Sie warf Russland vor, den Hunger in der Welt „ganz bewusst als Kriegswaffe“ einzusetzen. Russland „nimmt die ganze Welt als Geisel“, sagte sie an diesem Freitag vor Beginn einer internationalen Ernährungskonferenz (2022) in Berlin und weiter 345 Millionen Menschen weltweit seien derzeit von Nahrungsmittelknappheit bedroht, die Hungerkrise baue sich „wie eine lebensbedrohliche Welle vor uns auf“. Aber erst Russlands Krieg habe „aus dieser Welle einen Tsunami gemacht“.

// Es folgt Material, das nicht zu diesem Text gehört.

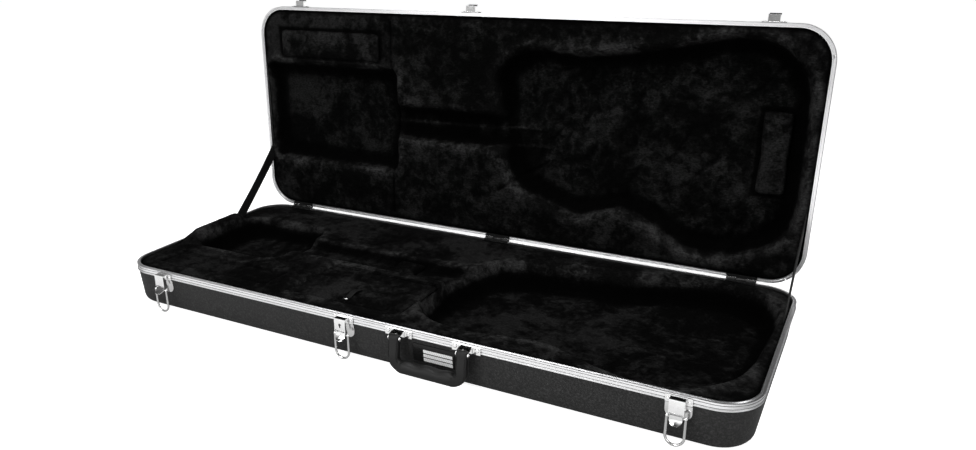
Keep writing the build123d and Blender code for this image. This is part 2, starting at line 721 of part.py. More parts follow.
# ---- nameless plate behind the handle ---------------------------------------------------------------
PLATE_MID = (HANDLE_X + 1, (39.5 - WALL_BREAK) / cos(radians(DRAFT)))
with BuildPart() as id_plate:
    with BuildSketch(FRONT_WALL.offset(0.1)):
        with Locations(PLATE_MID):
            RectangleRounded(ID_PLATE[0], ID_PLATE[1], 1.5)
    extrude(amount=ID_PLATE[2])
    chamfer(id_plate.faces().sort_by(Axis(FRONT_WALL.origin, FRONT_WALL.z_dir))[-1].edges(), 0.5)
save(id_plate.part, "id_plate")

BAR = (50, 5.4, 0.5)
BAR_PITCH = 7.2
with BuildPart() as id_plate_bars:
    with BuildSketch(FRONT_WALL.offset(0.1 + ID_PLATE[2])):
        for row in range(3):
            with Locations((PLATE_MID[0] + 7.5, PLATE_MID[1] + 4.6 - row * BAR_PITCH)):
                Rectangle(BAR[0], BAR[1])
    extrude(amount=BAR[2])
save(id_plate_bars.part, "id_plate_bars")
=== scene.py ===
"""Looks for the open guitar case: plush linings, webbing, moulded shells, satin frames and chrome fittings.

Lid linings are drawn closed, over the base, and are turned open about the lid's hinge. Metres, +Z up.
"""

import json
import math

import bmesh
import bpy
import numpy as np
from mathutils import Matrix, Vector, noise
from mathutils.bvhtree import BVHTree


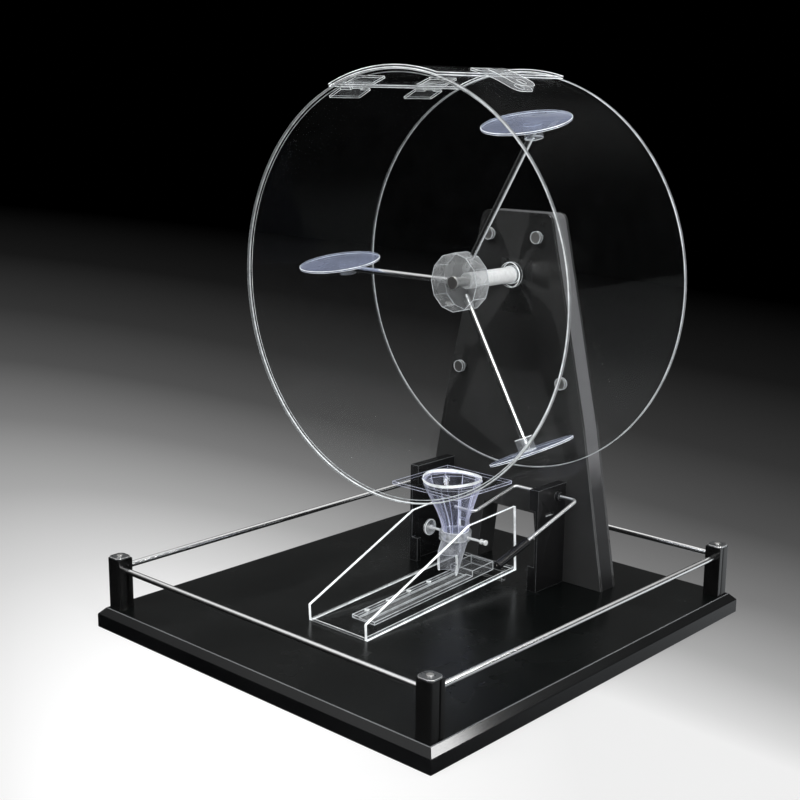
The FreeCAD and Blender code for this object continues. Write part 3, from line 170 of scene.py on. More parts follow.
def grey(level):
    return (shade(level),) * 3


print("mid grey 128 is", round(shade(128), 4), "in linear light")

# %% [markdown]
# ## Floor and surroundings
# Clear plastic has almost no colour of its own: it shows where the light ends. A pale pool of
# floor in front, falling off to a black room behind, gives the sheets bright edges against a
# dark ground. The fall-off is painted into the floor's colour. Distance is measured from one
# point in a turned and stretched measure, so the pool is a long slanting oval. To the right
# the pool is held a little below white.

# %% Paint the pool of light
POOL = (0.965, -0.492, 0)
SLANT = math.radians(76.4)
STRETCH = 3.57
REACH = 3.0
POOL_STOPS = [(0.32, 255), (0.4, 212), (0.49, 168), (0.63, 122),
              (0.82, 80), (1.1, 52), (1.6, 24), (2.5, 0)]
RIGHT_WAY = (0.738, 0.675, 0)
RIGHT_TOP = 0.82
floor_finish = Finish("floor_paint")
floor_spot = floor_finish.place()
floor_shift = floor_finish.add("Mapping", {"vector_type": "TEXTURE"}, Vector=floor_spot,
                               Location=POOL, Rotation=(0, 0, SLANT), Scale=(1, STRETCH, 1))
floor_far = floor_finish.add("VectorMath", {"operation": "LENGTH"}, i0=floor_shift.outputs["Vector"])
floor_part = floor_finish.sum("DIVIDE", floor_far.outputs["Value"], REACH)
floor_pool = floor_finish.ramp(floor_part, [(at / REACH, grey(level)) for at, level in POOL_STOPS])
floor_across = floor_finish.add("VectorMath", {"operation": "DOT_PRODUCT"}, i0=floor_spot, i1=RIGHT_WAY)
floor_top = floor_finish.between(floor_across.outputs["Value"], -0.1, 0.12, 1.0, RIGHT_TOP)
floor_tone = floor_finish.sum("MINIMUM", floor_pool, floor_top)
print("the pool of light is centred", POOL[:2], "m from the base's middle")

# %% [markdown]
# Gloss sees another floor: dark in front, so that the black sheets stay black, and pale at the
# back on the right, where a reflector board would lie. It is one pale tone times a rise along
# X and a rise along Y.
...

Nun gab es aber das Getreideabkommen und die Schiffe konnten fahren. Im Gegenzug wurden „offiziell“ die Exportsanktionen für Lebensmittel und Düngeexporte außer Kraft gesetzt.

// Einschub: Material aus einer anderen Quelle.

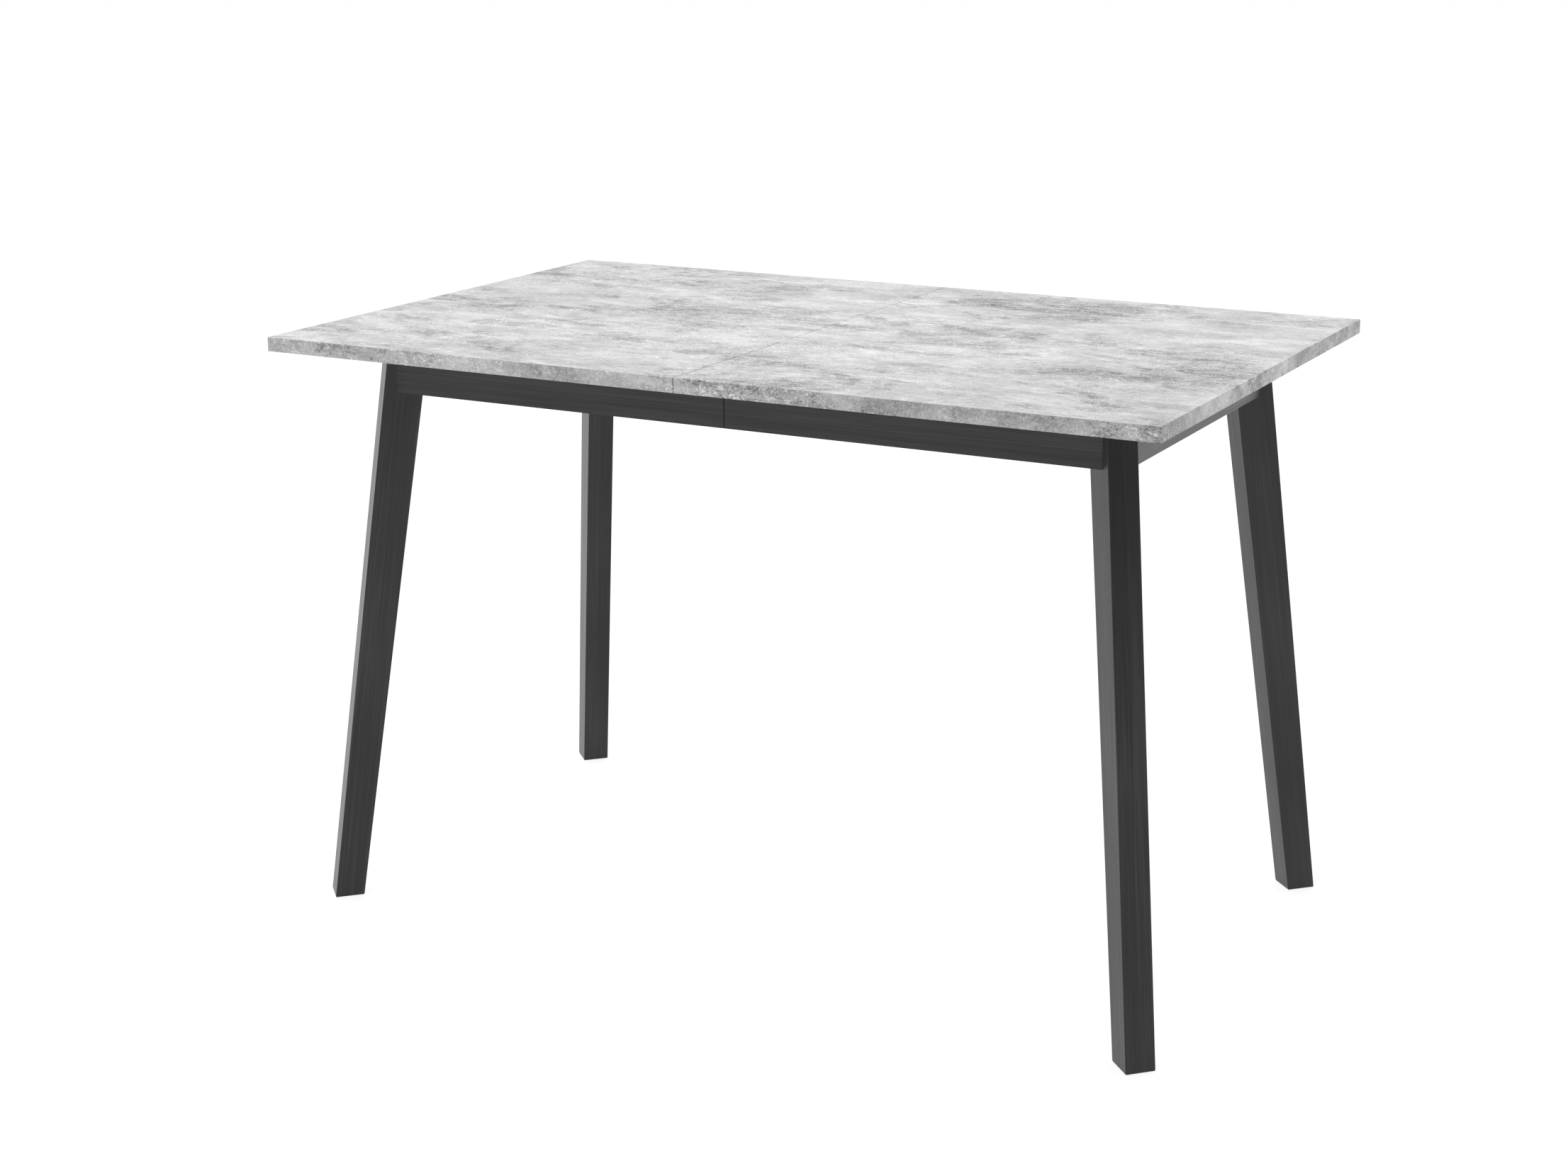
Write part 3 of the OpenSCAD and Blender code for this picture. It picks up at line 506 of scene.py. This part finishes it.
# %% [markdown]
# ## Modelling by hand, in edit mode
# A primitive is only a start: it is added at its size and place, then faces and edges are
# picked by where they are and pushed, inset, extruded or bevelled. The helpers below pick
# elements with a test, so that a step reads as "the faces that look down" or "the long edges".
# Smooth shading bends light across a flat face that has a narrow rounded edge, so the
# last step weights the normals by face area, which keeps the flats flat.

# %% Helpers for modelling
FACING = 0.9  # a face looks along an axis when its normal has this much of it
TOUCHING = 1e-5  # points this near a plane are on it
SAME_POINT = 2e-6  # points this near each other are one


def deselect():
    if bpy.context.object and bpy.context.object.mode != "OBJECT":
        bpy.ops.object.mode_set(mode="OBJECT")
    bpy.ops.object.select_all(action="DESELECT")


def hold(piece):
    deselect()
    piece.select_set(True)
    bpy.context.view_layer.objects.active = piece


def edit(piece, kind):
    hold(piece)
    bpy.ops.object.mode_set(mode="EDIT")
    bpy.ops.mesh.select_mode(type=kind)
    bpy.ops.mesh.select_all(action="DESELECT")


def pick(piece, test):
    """Selects the vertices, edges or faces that pass the test, in the select mode in use."""
    mesh = bmesh.from_edit_mesh(piece.data)
    bpy.ops.mesh.select_all(action="DESELECT")
    modes = bpy.context.tool_settings.mesh_select_mode
    for item in mesh.verts if modes[0] else mesh.edges if modes[1] else mesh.faces:
        item.select_set(bool(test(item)))
    mesh.select_flush_mode()
    bmesh.update_edit_mesh(piece.data)


def middle(item):
    return sum((v.co for v in item.verts), Vector()) / len(item.verts)


def modify(piece, kind, **values):
    hold(piece)
    step = piece.modifiers.new(kind.lower(), kind)
    for name, value in values.items():
        setattr(step, name, value)
    bpy.ops.object.modifier_apply(modifier=step.name)


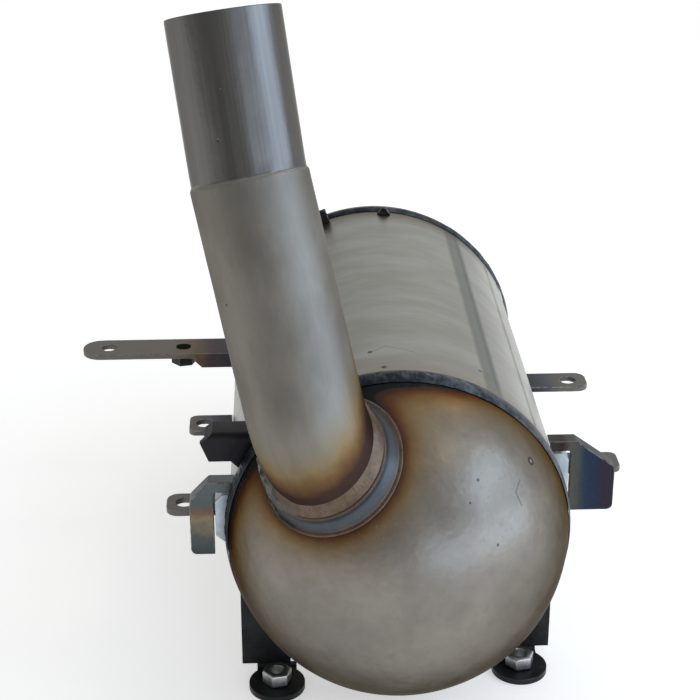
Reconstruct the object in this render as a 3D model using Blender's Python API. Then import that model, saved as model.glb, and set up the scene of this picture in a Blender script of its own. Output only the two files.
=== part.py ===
# Diesel particulate filter canister with a domed outlet end and a bent outlet pipe.
# Units are metres, +Z is up, and the outlet dome faces -Y.
# The pieces are modelled about the canister's own axis: the origin there is on the axis,
# in the plane of the shell's front edge, and +Y runs rearwards along the canister.

import math

import bmesh
import bpy
from mathutils import Matrix, Vector

# Sheet, clearances and smoothness
SHEET = 0.0015            # wall of the shell, dome, cone and pipe
BRACKET_SHEET = 0.003     # thickness of every bracket
SEAT_GAP = 0.0003         # left between two pieces that touch
FACET_GAP = 0.0004        # the same, where a faceted ring lies against a faceted tube
ROUND_SEGMENTS = 56       # facets round the canister
COLLAR_SEGMENTS = 48      # facets round the collar, the flange and their welds
INNER_SEGMENTS = 40       # facets round the filter inside
PIPE_SEGMENTS = 28        # facets round the pipe
HOLE_SEGMENTS = 20        # facets round a drilled hole
TAB_SEGMENTS = 32         # facets round a foot's tab
ARC_STEPS = 6             # facets along an edge that follows the shell
CORNER_STEPS = 4          # facets round a plate's corner
BEND_STEPS = 5            # facets round a fold in a bracket
SHARP_ANGLE = math.radians(35)    # edges sharper than this stay crisp
CUT_MARGIN = 0.002        # how far a cutter runs past what it cuts

# Canister
SHELL_RADIUS = 0.082
SHELL_LENGTH = 0.230
SHELL_CLEARANCE = 0.006   # from the shell's underside to the surface it stands on
LAP_ANGLE = math.radians(32)
LAP_WIDTH = 0.012
LAP_STEP = math.radians(0.6)      # run of the step at each edge of the lap
LAP_SETBACK = 0.006       # the lap is dressed flat this close to the end welds
LAP_RAMP = 0.003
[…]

Und jetzt? Jetzt setzt der russische Diabolus das Abkommen zum Ablauf grundlos aus und setzt wieder Hunger als Waffe ein, so ist es in allen wesentlichen Leitmedien zu lesen und auch Frau Baerbock kommentiert wieder: „Bundesaußenministerin Annalena Baerbock hat vom russischen Präsidenten Wladimir Putin verlangt, das Getreideabkommen mit der Ukraine sofort wieder in Kraft zu setzen. Sie forderte Putin „auf, dass er es unterlässt, erneut Hunger als Waffe in diesem brutalen Angriffskrieg einzusetzen.“

Klingt einleuchtend und eigentlich alle (deutschen) Medien schreiben es auch so, oder so ähnlich und betonen, wie wichtig die Exporte für die Bekämpfung der Hungersarmut sind.

 

Ich habe mir mal die Mühe gemacht, die Fakten zu checken, und aufgrund zweier Ergebnisse bin ich nicht nur geschockt, sondern kriege ob der Darstellungen Wut.

Zwei Fakten:

 

  1. Ein Mini-Mini-Mini-Bruchteil der Exporte geht in die vom Hunger bedrohten Länder

entnommen: https://www.un.org/en/black-sea-grain-initiative/data

Ich wollte mich aber mit dieser Mini-Grafik der UN nicht zufrieden stellen und habe mir eine Tabelle der Un heruntergeladen, die alle Schiffsexorte in einem Excel-Sheet aufgelistet hat, vom 1.8.2022 bis zum 16.7.2023. Zu finden ist die Tabelle bei der UN unter: https://www.un.org/en/black-sea-grain-initiative/vessel-movements , dort unter dem Punkt: Live data: Details on all Black Sea Grain Initiative shipments.

Ich habe die Tabelle geladen, in Excel exportiert und Auswertungen gefahren:

Exakt 2,53% = 21 der insgesamt 1141 Schiffe gingen in unterentwickelte Länder (UN: low-income), bei der Tonnage ist es ähnlich, hier sind es 2,37% für die Länder, die es am nötigsten haben, für die reichsten Länder, wie Deutschland, etc. waren es dagegen über 41,3%, für die eher besser ausgestatteten mittleren Länder immerhin noch 38,6 % die mittleren eher schwächeren Länder 17,8%. Zählen wir großzügig diese eher schwächeren mit den ärmeren Ländern zusammen, so kommen wir auf gerade mal ein Fünftel der Getreideexporte.

2.Russland fordert, dass die Zusage, dass Russland im Gegenzug die Lebensmittel- und Düngemittelexporte nunmehr vornehmen können muss. Aber das dürfen sie doch, sagen Frau Baerbock und Herr Borell. Blöd nur, dass sie dies nur kostenlos abgeben dürfen, weil die von Russland geforderte Ausnahme für die Zahlungen über SWIFT nicht umgesetzt wurde. Mal ehrlich, das war kein Deal und die entsprechende Forderung wäre bei wirklichem Interesse der EU an einer Bekämpfung des Hungers auch innerhalb von Tagen umsetzbar.

Es ist perfide, wie hier Fakten verschwiegen werden, noch viel schlimmer aber, dass es den deutschen Leitmedien keine Zeile wert ist.